--- Start ---

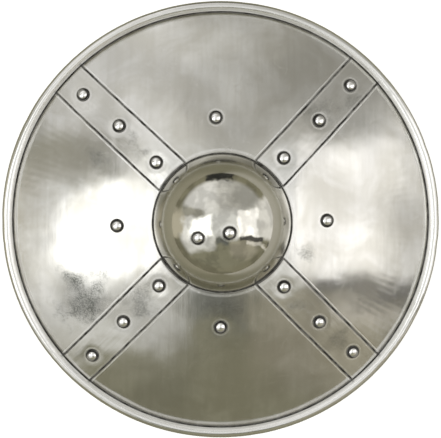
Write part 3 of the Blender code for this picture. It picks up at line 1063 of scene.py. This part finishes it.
def stain_texture_group():
    """What makes a stain's outline ragged and its inside speckled."""
    tree, given, put = shader_group("stain_texture", ("Warp", "Speckle"), Position=ORIGIN)
    warp = noise(tree, given["Position"], STAIN_EDGE_SCALE, 4.0, 0.6)
    ragged = ramp(tree, warp, 0.2, 0.8, -STAIN_RAGGEDNESS, STAIN_RAGGEDNESS, smooth=False)
    give(tree, put["Warp"], ragged)
    speckle = noise(tree, given["Position"], STAIN_SPECKLE_SCALE, 2.0)
    give(tree, put["Speckle"], ramp(tree, speckle, 0.25, 0.75, *STAIN_SPECKLE))
    return tree


def stain_group():
    """One dark stain about a place in plan."""
    tree, given, put = shader_group(
        "stain", ("Stain",), Position=ORIGIN, Centre=ORIGIN, Radius=0.02, Depth=1.0, Warp=0.0, Speckle=1.0
    )
    away = plan_length(tree, vector_maths(tree, "SUBTRACT", given["Position"], given["Centre"]))
    share = plus(tree, over(tree, away, given["Radius"]), given["Warp"])
    soft = times(tree, ramp(tree, share, *STAIN_FADE), given["Depth"])
    give(tree, put["Stain"], times(tree, soft, given["Speckle"]))
    return tree


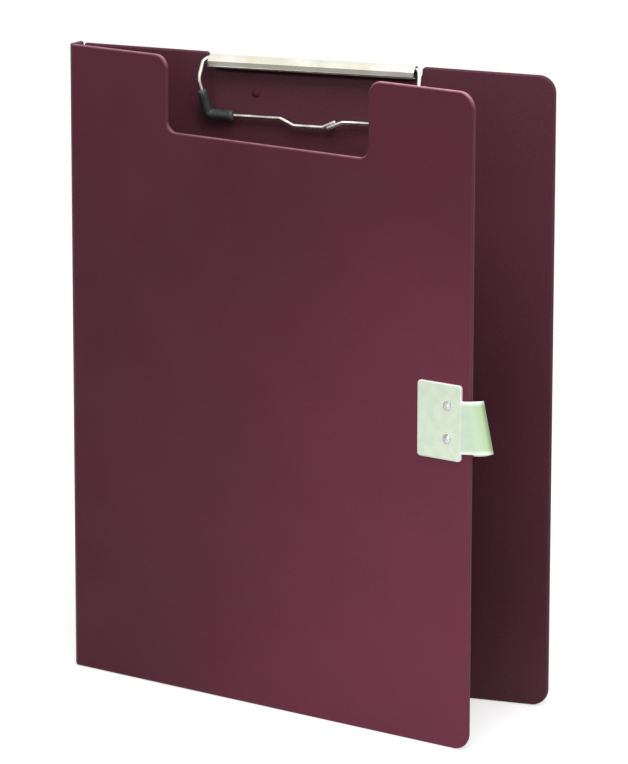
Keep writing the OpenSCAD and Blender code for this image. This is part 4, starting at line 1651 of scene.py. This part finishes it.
def main() -> None:
    logging.basicConfig(level=logging.INFO, format="%(message)s")
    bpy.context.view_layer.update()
    PhotoCamera().build()
    Studio().build()
    finishes = Finishes.make()
    fold = Fold()
    Panels(fold).build(finishes)
    FoldWebs(fold).build(finishes)
    ClipBase().build(finishes)
    ClipRivets().build(finishes)
    WireBail().build(finishes)
    PenLoop(fold).build(finishes)
    bpy.context.view_layer.update()


if __name__ == "__main__":
    main()
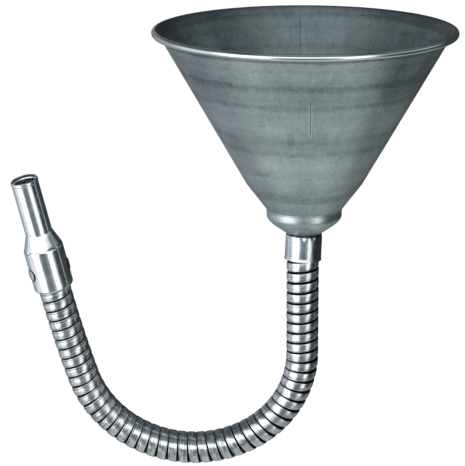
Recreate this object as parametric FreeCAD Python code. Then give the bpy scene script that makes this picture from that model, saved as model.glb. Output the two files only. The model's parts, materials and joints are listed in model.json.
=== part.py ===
"""Galvanised steel funnel with a self-supporting strip-wound metal hose and a reducing nozzle.

Frame, in millimetres: the origin is the centre of the funnel mouth, on the plane of the rolled rim's
wire. +Z is the funnel's axis and points up and out of the mouth. The hose hangs from the outlet, curls
towards -X and comes up again with its nozzle pointing up. +Y points to the back of the loop.

The hose is wound from one S-shaped steel strip whose edges hook into each other from turn to turn.
Here each turn is a closed hooked ring of its own, so that it can tilt against the next one.
"""
import FreeCAD, Part
import math
import os

from FreeCAD import Matrix, Placement, Vector

# Funnel bowl, spun from sheet steel
MOUTH_D = 165.0             # across the outside of the rolled rim
SHEET = 0.5                 # sheet thickness of the bowl and the sump cup
RIM_WIRE_D = 2.7            # stiffening wire inside the rolled rim
WIRE_PLAY = 0.05            # between the wire and the sheet rolled around it
CURL_WRAP = 290.0           # degrees of sheet around the wire
CONE_HALF_ANGLE = 30.0      # upper cone, from the axis
LOWER_HALF_ANGLE = 37.3     # lower cone, from the axis
CONE_BREAK_Z = -82.0        # where the upper cone turns into the lower one
CONE_BREAK_ROUND = 6.0
SKIRT_ROUND = 0.8
SKIRT_R = 19.8              # outside of the short skirt that ends the bowl
SKIRT_H = 2.0

# Sump cup, lapped over the skirt and soldered
CUP_LAP_PLAY = 0.1
CUP_TOP_DROP = 0.1          # its edge, below the end of the bowl's cone
CUP_WALL_H = 2.0            # its straight wall, below the solder
CUP_SHOULDER_R = 4.6        # outside radius where the wall turns in
CUP_SHOULDER_ANGLE = 40.0   # how far that arc turns, in degrees
CUP_BELLY_R = 16.0          # larger arc that follows it
CUP_BELLY_ANGLE = 55.0      # how far the two arcs turn together, in degrees
NECK_R = 6.2                # outside of the drawn outlet tube
NECK_FILLET = 2.0
NECK_END_Z = -122.5
SOLDER_BULGE = 0.15
SOLDER_EDGE_BULGE = 0.06    # the same at its upper and lower edge
SOLDER_FIT = 0.02

# Strainer, seated in the cup under the skirt
STRAINER_RING_R = 19.2
STRAINER_RING_W = 2.4
STRAINER_RING_H = 1.5
STRAINER_SHEET = 0.35
STRAINER_DROP = 0.15        # gap between the skirt's edge and the ring
SCREEN_T = 0.6
SCREEN_PITCH = 2.4
SCREEN_HOLE = 1.7
SCREEN_RIM = 0.51           # unpierced edge inside the ring
SCREEN_GROOVE_PLAY = 0.1

# Upper ferrule, which holds the hose on the outlet
FERRULE_R = 9.95
FERRULE_LIP_R = 10.2
FERRULE_WALL = 0.6
FERRULE_TOP_Z = -111.3
FERRULE_L = 13.4
FERRULE_SHOULDER_R = 1.8
FERRULE_SHOULDER_TURN = 70.0  # degrees that the shoulder turns in
FERRULE_LIP_H = 1.4
NECK_TILT = 2.5             # degrees, the ferrule's lower end leans towards -X

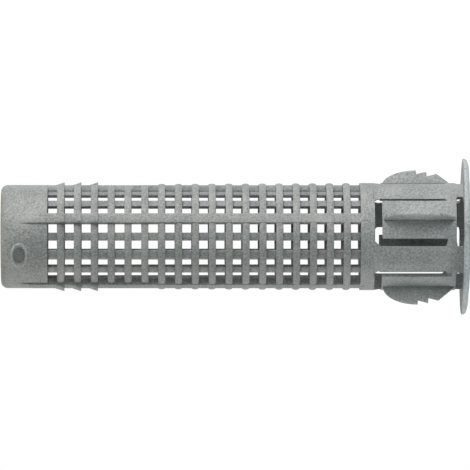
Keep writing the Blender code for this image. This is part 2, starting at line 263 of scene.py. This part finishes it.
def ring_section(number):
    """Flat bore, quarter circle corners and a crest crowned as a parabola: (radius, z)."""
    low = ring_bottom(number)
    high = low + RING_WIDTH
    crest = ring_crest(number)
    c, s = quarter_round(RING_CORNER_STEPS)
    corner_r = crest - RING_CROWN - RING_CORNER * (1 - s)
    corner_z = RING_CORNER * (1 - c)
    share = np.linspace(-1.0, 1.0, RING_CROWN_STEPS)[1:-1]
    crown_r = crest - RING_CROWN * share ** 2
    crown_z = low + RING_WIDTH / 2 + share * (RING_WIDTH / 2 - RING_CORNER)
    bore = [RING_BORE_R]
    radius = np.concatenate([bore, corner_r, crown_r, corner_r[::-1], bore])
    z = np.concatenate([[low], low + corner_z, crown_z, high - corner_z[::-1], [high]])
    return np.stack([radius, z], axis=-1)


def make_rings():
    """Each ring is its section turned once round Z."""
    rings = [turned_ring(ring_section(number), RING_COLUMNS) for number in range(RING_COUNT)]
    return add_piece("rings", *joined(rings), edge=0.0)


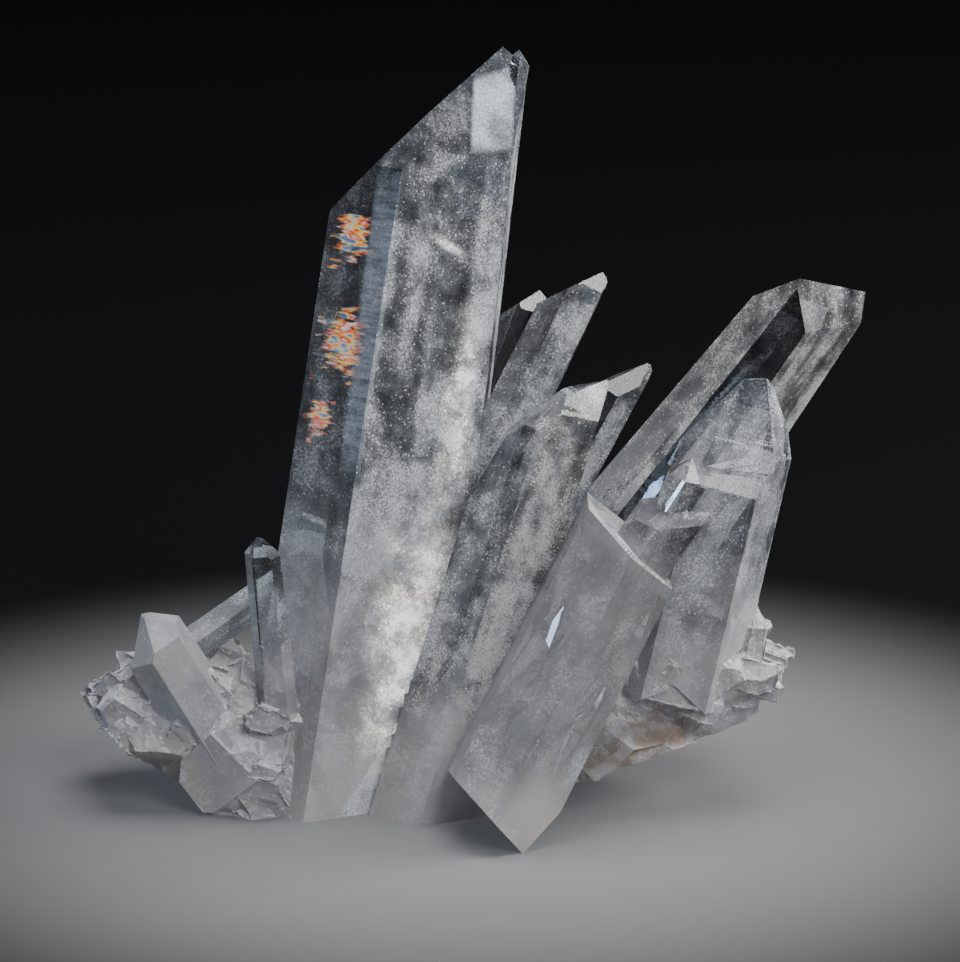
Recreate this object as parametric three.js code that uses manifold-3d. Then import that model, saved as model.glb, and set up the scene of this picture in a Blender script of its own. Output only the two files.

--- End ---

▶ [TASK DETAILS]
Copy every record above exactly as it appears.

▶ [WORKED SOLUTION]
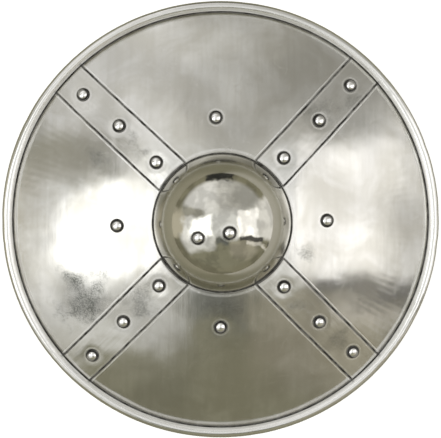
Write part 3 of the Blender code for this picture. It picks up at line 1063 of scene.py. This part finishes it.
def stain_texture_group():
    """What makes a stain's outline ragged and its inside speckled."""
    tree, given, put = shader_group("stain_texture", ("Warp", "Speckle"), Position=ORIGIN)
    warp = noise(tree, given["Position"], STAIN_EDGE_SCALE, 4.0, 0.6)
    ragged = ramp(tree, warp, 0.2, 0.8, -STAIN_RAGGEDNESS, STAIN_RAGGEDNESS, smooth=False)
    give(tree, put["Warp"], ragged)
    speckle = noise(tree, given["Position"], STAIN_SPECKLE_SCALE, 2.0)
    give(tree, put["Speckle"], ramp(tree, speckle, 0.25, 0.75, *STAIN_SPECKLE))
    return tree


def stain_group():
    """One dark stain about a place in plan."""
    tree, given, put = shader_group(
        "stain", ("Stain",), Position=ORIGIN, Centre=ORIGIN, Radius=0.02, Depth=1.0, Warp=0.0, Speckle=1.0
    )
    away = plan_length(tree, vector_maths(tree, "SUBTRACT", given["Position"], given["Centre"]))
    share = plus(tree, over(tree, away, given["Radius"]), given["Warp"])
    soft = times(tree, ramp(tree, share, *STAIN_FADE), given["Depth"])
    give(tree, put["Stain"], times(tree, soft, given["Speckle"]))
    return tree


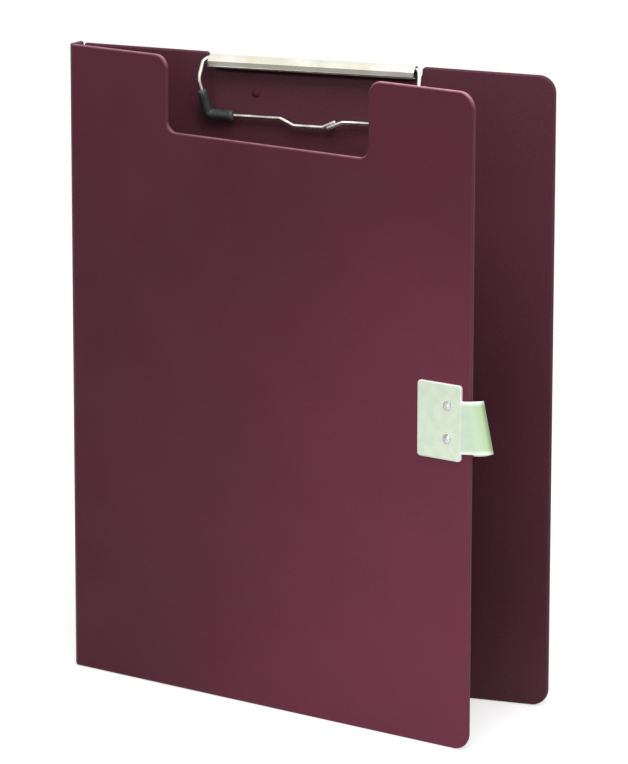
Keep writing the OpenSCAD and Blender code for this image. This is part 4, starting at line 1651 of scene.py. This part finishes it.
def main() -> None:
    logging.basicConfig(level=logging.INFO, format="%(message)s")
    bpy.context.view_layer.update()
    PhotoCamera().build()
    Studio().build()
    finishes = Finishes.make()
    fold = Fold()
    Panels(fold).build(finishes)
    FoldWebs(fold).build(finishes)
    ClipBase().build(finishes)
    ClipRivets().build(finishes)
    WireBail().build(finishes)
    PenLoop(fold).build(finishes)
    bpy.context.view_layer.update()


if __name__ == "__main__":
    main()
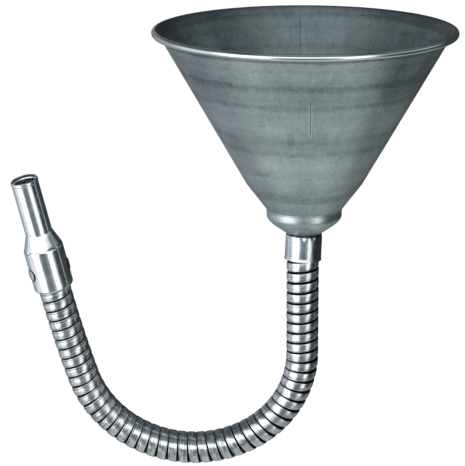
Recreate this object as parametric FreeCAD Python code. Then give the bpy scene script that makes this picture from that model, saved as model.glb. Output the two files only. The model's parts, materials and joints are listed in model.json.
=== part.py ===
"""Galvanised steel funnel with a self-supporting strip-wound metal hose and a reducing nozzle.

Frame, in millimetres: the origin is the centre of the funnel mouth, on the plane of the rolled rim's
wire. +Z is the funnel's axis and points up and out of the mouth. The hose hangs from the outlet, curls
towards -X and comes up again with its nozzle pointing up. +Y points to the back of the loop.

The hose is wound from one S-shaped steel strip whose edges hook into each other from turn to turn.
Here each turn is a closed hooked ring of its own, so that it can tilt against the next one.
"""
import FreeCAD, Part
import math
import os

from FreeCAD import Matrix, Placement, Vector

# Funnel bowl, spun from sheet steel
MOUTH_D = 165.0             # across the outside of the rolled rim
SHEET = 0.5                 # sheet thickness of the bowl and the sump cup
RIM_WIRE_D = 2.7            # stiffening wire inside the rolled rim
WIRE_PLAY = 0.05            # between the wire and the sheet rolled around it
CURL_WRAP = 290.0           # degrees of sheet around the wire
CONE_HALF_ANGLE = 30.0      # upper cone, from the axis
LOWER_HALF_ANGLE = 37.3     # lower cone, from the axis
CONE_BREAK_Z = -82.0        # where the upper cone turns into the lower one
CONE_BREAK_ROUND = 6.0
SKIRT_ROUND = 0.8
SKIRT_R = 19.8              # outside of the short skirt that ends the bowl
SKIRT_H = 2.0

# Sump cup, lapped over the skirt and soldered
CUP_LAP_PLAY = 0.1
CUP_TOP_DROP = 0.1          # its edge, below the end of the bowl's cone
CUP_WALL_H = 2.0            # its straight wall, below the solder
CUP_SHOULDER_R = 4.6        # outside radius where the wall turns in
CUP_SHOULDER_ANGLE = 40.0   # how far that arc turns, in degrees
CUP_BELLY_R = 16.0          # larger arc that follows it
CUP_BELLY_ANGLE = 55.0      # how far the two arcs turn together, in degrees
NECK_R = 6.2                # outside of the drawn outlet tube
NECK_FILLET = 2.0
NECK_END_Z = -122.5
SOLDER_BULGE = 0.15
SOLDER_EDGE_BULGE = 0.06    # the same at its upper and lower edge
SOLDER_FIT = 0.02

# Strainer, seated in the cup under the skirt
STRAINER_RING_R = 19.2
STRAINER_RING_W = 2.4
STRAINER_RING_H = 1.5
STRAINER_SHEET = 0.35
STRAINER_DROP = 0.15        # gap between the skirt's edge and the ring
SCREEN_T = 0.6
SCREEN_PITCH = 2.4
SCREEN_HOLE = 1.7
SCREEN_RIM = 0.51           # unpierced edge inside the ring
SCREEN_GROOVE_PLAY = 0.1

# Upper ferrule, which holds the hose on the outlet
FERRULE_R = 9.95
FERRULE_LIP_R = 10.2
FERRULE_WALL = 0.6
FERRULE_TOP_Z = -111.3
FERRULE_L = 13.4
FERRULE_SHOULDER_R = 1.8
FERRULE_SHOULDER_TURN = 70.0  # degrees that the shoulder turns in
FERRULE_LIP_H = 1.4
NECK_TILT = 2.5             # degrees, the ferrule's lower end leans towards -X

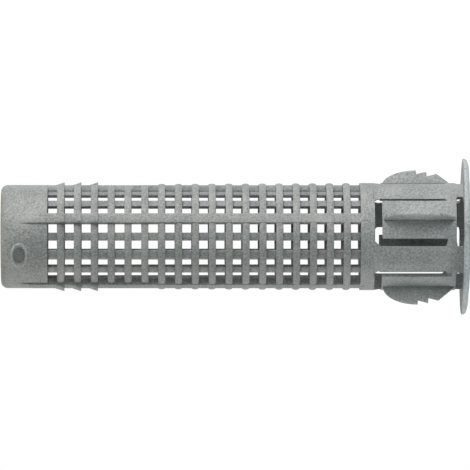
Keep writing the Blender code for this image. This is part 2, starting at line 263 of scene.py. This part finishes it.
def ring_section(number):
    """Flat bore, quarter circle corners and a crest crowned as a parabola: (radius, z)."""
    low = ring_bottom(number)
    high = low + RING_WIDTH
    crest = ring_crest(number)
    c, s = quarter_round(RING_CORNER_STEPS)
    corner_r = crest - RING_CROWN - RING_CORNER * (1 - s)
    corner_z = RING_CORNER * (1 - c)
    share = np.linspace(-1.0, 1.0, RING_CROWN_STEPS)[1:-1]
    crown_r = crest - RING_CROWN * share ** 2
    crown_z = low + RING_WIDTH / 2 + share * (RING_WIDTH / 2 - RING_CORNER)
    bore = [RING_BORE_R]
    radius = np.concatenate([bore, corner_r, crown_r, corner_r[::-1], bore])
    z = np.concatenate([[low], low + corner_z, crown_z, high - corner_z[::-1], [high]])
    return np.stack([radius, z], axis=-1)


def make_rings():
    """Each ring is its section turned once round Z."""
    rings = [turned_ring(ring_section(number), RING_COLUMNS) for number in range(RING_COUNT)]
    return add_piece("rings", *joined(rings), edge=0.0)


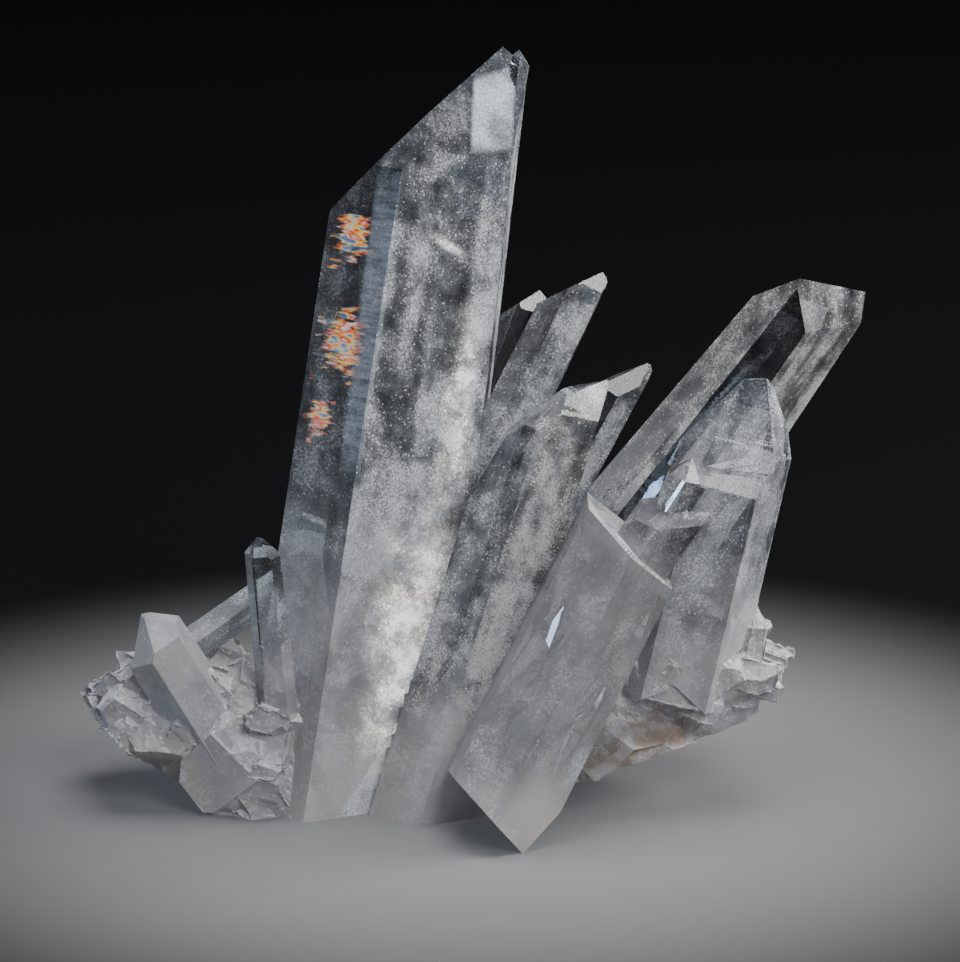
Recreate this object as parametric three.js code that uses manifold-3d. Then import that model, saved as model.glb, and set up the scene of this picture in a Blender script of its own. Output only the two files.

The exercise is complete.